Last week both residential construction and existing home sales were up modestly.
Median home prices and the number of homes sold are both up nearly 10 percent year over year. However, these indexes are improving despite the lackluster demand of traditional owner-occupied housing that has served as the backbone of the U.S. housing market. This traditional demand, or lack of demand, is a byproduct of confidence. A consumer's confidence in their job and job prospects, their confidence in the housing market, and their confidence in the country are what compel them to buy instead of rent a home.
The persistently high unemployment rate at or above eight percent, a drop in household net worth greater than 30 percent during the financial crisis, a decline in real wages, and political uncertainty surrounding the upcoming presidential election all conspire to create anxiety not confidence.

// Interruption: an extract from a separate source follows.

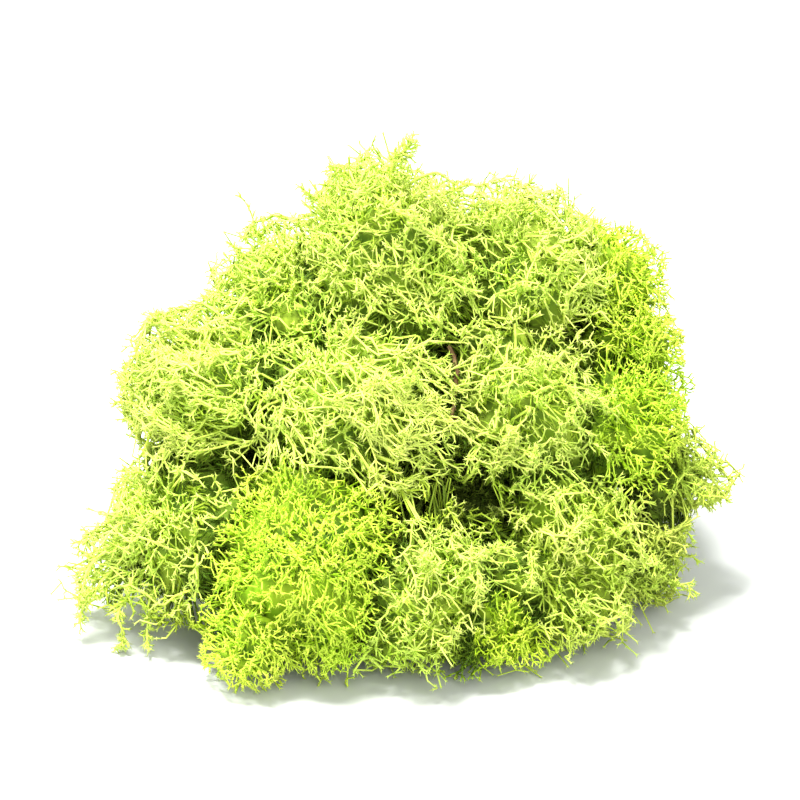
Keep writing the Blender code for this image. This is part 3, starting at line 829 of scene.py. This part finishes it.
def grow_stems(growth, habit, lean, tubes):
    """Adds long stems that run over the outside the way that the tuft is combed, with side twigs."""
    count = habit["stems"]
    if not count:
        return
    middle = growth.form.middle
    ways = unit(rng.normal(size=(count * 12, 3)))
    ways = ways[growth.kept(growth.spots(ways, np.zeros(len(ways)))) & (ways @ lean < 0.6)][:count]
    line = []
    heading = lean + 0.35 * rng.normal(size=ways.shape)
    deep = STEM_DEPTH + 1.5 * np.linspace(1, -0.6, STEM_STEPS) ** 2
    for step in range(STEM_STEPS):
        points = growth.spots(ways, np.full(len(ways), deep[step]))
        line.append(points)
        along = heading + 0.5 * BENDS(points)
        along = unit(along - ways * (along * ways).sum(1)[:, None])
        ways = unit(points + along * STEM_STEP - middle)
    line = np.stack([warped(points, habit["warp"]) for points in line], 1)
    clear = growth.kept(line[:, STEM_OWN])
    line = line[clear]
    if not len(line):
        return
    radii = np.tile(np.linspace(0.34, 0.22, STEM_STEPS), (len(line), 1))
    # Painted shade near the hollows darkens the stems
    shade = painted_hollow_shade(line[:, STEM_STEPS // 2])[:, None] / PALE_DEPTH
    tones = np.tile(np.linspace(0.66, 0.95, STEM_STEPS), (len(line), 1)) - shade
    tints = rng.uniform(0.6, 1.0, len(line))
    tubes.add(line, radii, tones, tints, star(len(line), 1.1, 0.9))
    ahead = unit(np.gradient(line, axis=1))
    outward = unit(line - middle)
    for step in range(2, STEM_STEPS):
        for sign in (-1, 1):
            side = sign * np.cross(ahead[:, step], outward[:, step])
            lift = rng.uniform(-0.3, 0.8, (len(line), 1)) * outward[:, step]
            way = unit(0.9 * ahead[:, step] + side + lift)
            length = STEM_TWIG * rng.uniform(0.6, 1.3, len(line))
            twigs(line[:, step], way, length, (0.2, 0.17), (0.7, 0.85), tints, tubes, 0)


def grow_spray(path, tubes, radius, twig, spacing):
    """Adds one long stem with a feathery sleeve of forked twigs, narrower to its end."""
    steps = np.linspace(0, len(path) - 1, 5 * (len(path) - 1) + 1)
    line = np.stack([np.interp(steps, np.arange(len(path)), path[:, i]) for i in range(3)], -1)
    for _ in range(4):
        line[1:-1] = (line[:-2] + 2 * line[1:-1] + line[2:]) / 4
    line = line + BENDS(line) * 0.6
    line[:, 2] = np.maximum(line[:, 2], 0.8)
    width = np.linspace(radius, 0.6 * radius, len(line))
    tubes.add(line[None], width[None], np.linspace(0.55, 0.85, len(line))[None], np.array([0.7]))
    ahead = unit(np.gradient(line, axis=0))
    length = np.linalg.norm(np.diff(line, axis=0), axis=1).sum()
    count = max(int(length / spacing), 3)
    at = (len(line) - 1) * rng.uniform(0.1, 1.0, count)
    points = np.stack([np.interp(at, np.arange(len(line)), line[:, i]) for i in range(3)], -1)
    ways = np.stack([np.interp(at, np.arange(len(line)), ahead[:, i]) for i in range(3)], -1)
    sides = unit(np.cross(ways, rng.normal(size=ways.shape)))
    ways = unit(ways * rng.uniform(0.5, 1.3, (count, 1)) + sides)
    long = twig * (1.0 - 0.65 * at / len(line)) * rng.uniform(0.5, 1.2, count)
    tints = rng.uniform(0.2, 0.8, count)
    twigs(points, ways, long, (0.25, 0.21, 0.18), (0.5, 0.7, 0.86), tints, tubes, 1)
    end = np.repeat(line[-1:], 2, 0)
    ways = unit(ahead[-1:] + rng.normal(size=(2, 3)) * 0.5)
    twigs(end, ways, np.full(2, 1.4), (0.24, 0.21, 0.18), (0.6, 0.75, 0.86), tints[:2], tubes, 1)


def grow_wisps(growth, lean, tubes):
    """Adds short sprays that stand out of the tuft here and there."""
    ways = unit(rng.normal(size=(WISPS * 12, 3)) + 0.6 * lean)
    ways = ways[growth.kept(growth.spots(ways, np.zeros(len(ways)))) & (ways[:, 2] > -0.2)][:WISPS]
    for way in ways:
        root = growth.spots(way[None], np.array([3.0]))[0]
        out = unit(way + 0.5 * lean + 0.4 * rng.normal(size=3))
        turn = unit(out + 0.6 * rng.normal(size=3))
        length = rng.uniform(*WISP_LENGTH)
        path = np.stack([root, root + out * length * 0.5, root + out * length * 0.7 + turn * length * 0.4])
        grow_spray(warped(path, 1.0), tubes, 0.36, 1.8, 0.7)


def grow_dead_stem(tubes):
    """Adds the dead stem: bent, tapered and rough, with a few short broken stubs."""
    line = dead_stem_line()
    ahead = unit(line[-1] - line[0])
    bow = unit(np.cross(ahead, [0.0, 1.0, 0.2]))
    share = np.linspace(0, 1, len(line))[:, None]
    line = line + bow * (1.1 * np.sin(math.pi * share * 1.5)) + KINKS(line) * 0.25
    radii = np.linspace(0.62, 0.34, len(line)) * rng.uniform(0.85, 1.15, len(line))
    tones = rng.uniform(0.2, 0.8, len(line))
    tubes.add(line[None], radii[None], tones[None], np.array([0.5]))
    tubes.add(line[None] + 0.18, radii[None] * 0.85, tones[None], np.array([0.3]))
    for at in DEAD_STUBS:
        way = unit(ahead + rng.normal(size=3))
        rings = np.stack([line[at], line[at] + way * rng.uniform(1.2, 2.2)])
        tubes.add(rings[None], np.array([[0.28, 0.14]]), np.array([[0.5, 0.7]]), np.array([0.6]))


def grow_tuft(name, tubes, forms):
    """Adds all that grows in a tuft to its tubes."""
    habit_name, _, lean, painted_shade = TUFTS[name]
    habit = HABITS[habit_name]
    growth = Growth(name, forms)
    lean = unit(np.array(lean, float))
    grow_branches(growth, habit, lean, painted_shade, tubes)
    tubes.add_heart(growth, habit)
    grow_mat(growth, habit, painted_shade, tubes)
    grow_stems(growth, habit, lean, tubes)
    if habit["stems"]:
        grow_wisps(growth, lean, tubes)
    for owner, path, *build in SPRAYS:
        if owner == name:
            grow_spray(np.array(path, float), tubes, *build)


def lichen_material(name):
    """Colours from the UV map: its U runs along the two ramps, and its V mixes them."""
    mat = bpy.data.materials.new(name)
    mat.use_nodes = True
    tree = mat.node_tree
    shader = tree.nodes["Principled BSDF"]
    uv = tree.nodes.new("ShaderNodeUVMap")
    uv.uv_map = "OFBake"
    split = tree.nodes.new("ShaderNodeSeparateXYZ")
    tree.links.new(uv.outputs["UV"], split.inputs["Vector"])
    ramps = []
    for colours in COLOURS[name]:
        ramp = tree.nodes.new("ShaderNodeValToRGB")
        ramp.color_ramp.elements[0].color = (*colours[0], 1)
        ramp.color_ramp.elements[1].color = (*colours[2], 1)
        middle = ramp.color_ramp.elements.new(RAMP_MIDDLE)
        middle.color = (*colours[1], 1)
        tree.links.new(split.outputs["X"], ramp.inputs["Fac"])
        ramps.append(ramp)
    mix = tree.nodes.new("ShaderNodeMix")
    mix.data_type = "RGBA"
    tree.links.new(split.outputs["Y"], mix.inputs["Factor"])
    tree.links.new(ramps[0].outputs["Color"], mix.inputs["A"])
    tree.links.new(ramps[1].outputs["Color"], mix.inputs["B"])
    tree.links.new(mix.outputs["Result"], shader.inputs["Base Color"])
    shader.inputs["Roughness"].default_value = 0.75
    shader.inputs["Specular IOR Level"].default_value = 0.25
    return mat


def plain_material(name, colour, roughness):
    """A material of one colour."""
    mat = bpy.data.materials.new(name)
    mat.use_nodes = True
    shader = mat.node_tree.nodes["Principled BSDF"]
    shader.inputs["Base Color"].default_value = (*colour, 1)
    shader.inputs["Roughness"].default_value = roughness
    return mat


def add_piece(node, ending, slot, tubes):
    """Makes the piece that is seen in place of a node's solid."""
    piece = bpy.data.objects.new(node + ending, tubes.mesh(node + ending, materials[slot]))
    bpy.context.scene.collection.objects.link(piece)
    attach(piece, "root")
    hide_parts(node)


def area_light(name, place, target, size, watts):
    """Adds a round light that faces its target."""
    data = bpy.data.lights.new(name, "AREA")
    data.shape = "DISK"
    data.size = size
    data.energy = watts
    lamp = bpy.data.objects.new(name, data)
    scene.collection.objects.link(lamp)
    lamp.location = place
    lamp.rotation_mode = "QUATERNION"
    lamp.rotation_quaternion = (Vector(target) - Vector(place)).to_track_quat("-Z", "Y")


def add_camera():
    """Adds the photograph's camera, turned to its aim and rolled as it was."""
    camera = bpy.data.objects.new("camera", bpy.data.cameras.new("camera"))
    scene.collection.objects.link(camera)
    ahead = CAMERA_AHEAD.normalized()
    over = Vector((1, 0, 0)).cross(ahead)
    roll = math.radians(CAMERA_ROLL)
    right = Vector((1, 0, 0)) * math.cos(roll) + over * math.sin(roll)
    turn = Matrix((right, right.cross(ahead), -ahead)).transposed()
    aim = (AIM - CAMERA).normalized()
    turn = ahead.rotation_difference(aim).to_matrix() @ turn
    camera.matrix_world = Matrix.Translation(CAMERA * MM) @ turn.to_4x4()
    camera.data.sensor_width = 36.0
    camera.data.lens = LENS
    camera.data.clip_start = 0.05
    camera.data.clip_end = 20.0
    scene.camera = camera


solids = solids_tree()
cleared = [(point, STEM_CLEAR) for point in dead_stem_line()[::2]]
materials = {name: lichen_material(name) for name in COLOURS}
forms = {name: Form(name) for name in TUFTS}
for name, (_, slot, _, _) in TUFTS.items():
    tubes = Tubes()
    grow_tuft(name, tubes, forms)
    add_piece(name, "_branches", slot, tubes)
tubes = Tubes()
grow_dead_stem(tubes)
add_piece("dead_stem", "_bark", "dead_stem", tubes)

# The floor and the light
bpy.ops.mesh.primitive_plane_add(size=6.0)
floor = bpy.context.object
floor.name = "floor"
floor.data.materials.append(plain_material("floor", FLOOR, 0.6))

scene = bpy.context.scene
world = bpy.data.worlds.new("studio")
world.use_nodes = True
world.node_tree.nodes["Background"].inputs["Color"].default_value = (*SKY, 1)
world.node_tree.nodes["Background"].inputs["Strength"].default_value = SKY_STRENGTH
scene.world = world
scene.view_settings.view_transform = "Standard"
for light in LIGHTS:
    area_light(*light)
add_camera()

And to put it simply - anxious people don't buy houses; confident people buy houses.
This explains the 15.5 percent decline in owner-occupied purchases in 2011, and the corresponding seven percent increase in investment and vacation home sales. In August, first-time buyers only accounted for 31 percent of purchases, down from July by three percent, and down one percent year-over year.
All-cash sales also remain high. All-cash sales made up 27 percent of home sales in August. Investor sales made up 18 percent of the market, also up from July by two percent.
These housing market dynamics and market shares will need change to sustain a long-term housing recovery and stability, and traditional demand for owner-occupied and first-time home purchases for the average American family will require strong consumer confidence. Given the current state of the economy and American politics, this restoration will take time.